Closing debate: voting procedure 

Before the committee can enter voting procedure on the draft resolutions, there must be a motion to close debate. A motion to close debate requires two speakers for and against, as well as a super majority vote to pass. Once debate has been closed on the topic, it cannot be reopened. 

 

          “(COUNTRY NAME)” MOVES TO CLOSE DEBATE.” 

Once debate has been closed, the committee can now proceed with voting on the draft resolutions on the floor. When in voting procedure, no one may enter or exit the room. Motions for voting procedure will be accepted to decide the order that amendments and draft resolutions will be voted on, as well as the voting method. Amendments will be voted on before the draft resolution that they pertain to. There are two types of amendments: 

 

        Friendly amendments: are accepted by all sponsors of the draft resolution and are immediately accepted as changes to the draft resolution.             These do not require a vote. 

       Unfriendly amendments: are not accepted by all sponsors of the paper and require two thirds of the committee to pass before the changes            can be made to the draft resolution.

Voting methods

There are three voting methods available for delegates to motion for when in voting procedure: 

  • Placard Vote. A placard vote is the standard and assumed voting method for all amendments and draft resolutions unless motioned otherwise. This voting method does not require a motion. The chair will ask all those in favor, all those against, all those abstaining, and delegates will indicate their vote by raising their placard. 

 

                   “(COUNTRY NAME) MOVES TO VOTE ON DRAFT RESOLUTION X.X.” 
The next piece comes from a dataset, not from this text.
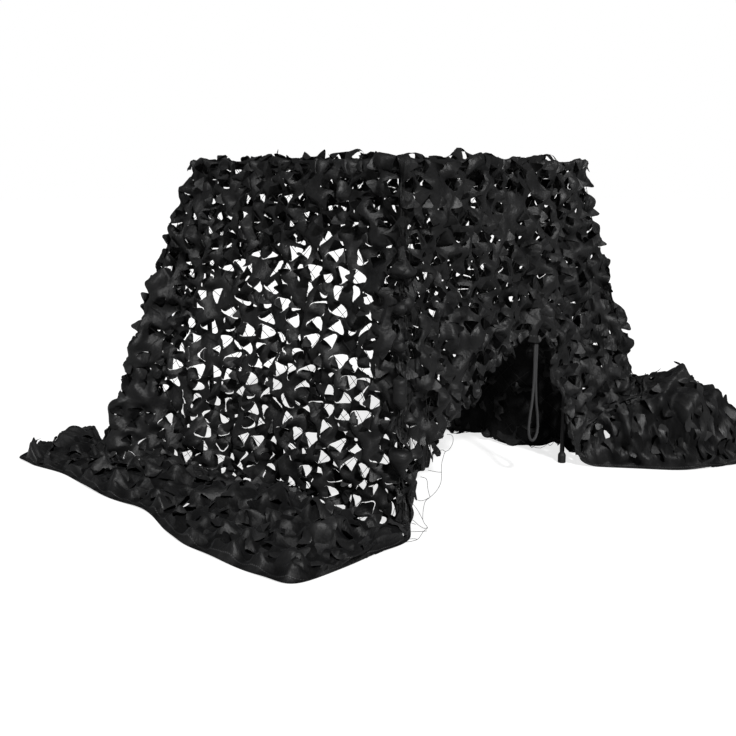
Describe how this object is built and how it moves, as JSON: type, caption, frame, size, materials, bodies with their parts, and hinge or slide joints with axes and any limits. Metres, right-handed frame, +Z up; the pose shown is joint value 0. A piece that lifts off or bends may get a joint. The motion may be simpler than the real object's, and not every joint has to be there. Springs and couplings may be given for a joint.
{
  "type": "camouflage netting draped over a frame",
  "caption": "Black leaf-cut camouflage net draped over a square frame on thin legs, with its long sides spread on the floor, one raised hem and a tie loop.",
  "frame": {"origin": "bottom centre of the whole part's box, on the floor", "axes": "+Z up; +X along the net's long run, from the spread side that faces the picture's left to the one at its right; +Y from the raised hem with the tie loop towards the short hem at the back"},
  "size_m": [1.6382, 1.5704, 0.8193],
  "materials": {
    "net_fabric": "matt black woven synthetic with a slight sheen",
    "loop_cord": "braided dark grey cord",
    "string_net": "thin knotted black string",
    "frame_tube": "black satin paint",
    "foot_rubber": "matt black rubber"
  },
  "bodies": {
    "root": {"net_cloth": "net_fabric", "tie_loop": "loop_cord", "leg_front": "frame_tube", "foot_cap_front": "foot_rubber", "corner_front": "frame_tube", "leg_right": "frame_tube", "foot_cap_right": "foot_rubber", "corner_right": "frame_tube", "leg_left": "frame_tube", "foot_cap_left": "foot_rubber", "corner_left": "frame_tube", "leg_back": "frame_tube", "foot_cap_back": "foot_rubber", "corner_back": "frame_tube", "rail_front_left": "frame_tube", "rail_back_left": "frame_tube", "rail_back_right": "frame_tube", "rail_front_right": "frame_tube"}
  },
  "joints": []
}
  • Acclamation. When a motion to vote by acclamation has been made, the chair will ask if there is any opposition to the amendment/draft resolution being voted on. If there is opposition, the chair will conduct a roll call vote. If there is no opposition the amendment. 

 

                   “(COUNTRY NAME) MOVES TO VOTE ON DRAFT RESOLUTION X.X BY ACCLAMATION.” 

  • Roll Call. When a motion for roll call vote has been made, no other motions regarding the method of voting may be made. The chair will go through the list of delegates present in the committee room and ask for their vote. 

 

                  “(COUNTRY NAME) MOVES TO VOTE ON DRAFT RESOLUTION X.X BY ROLL CALL.”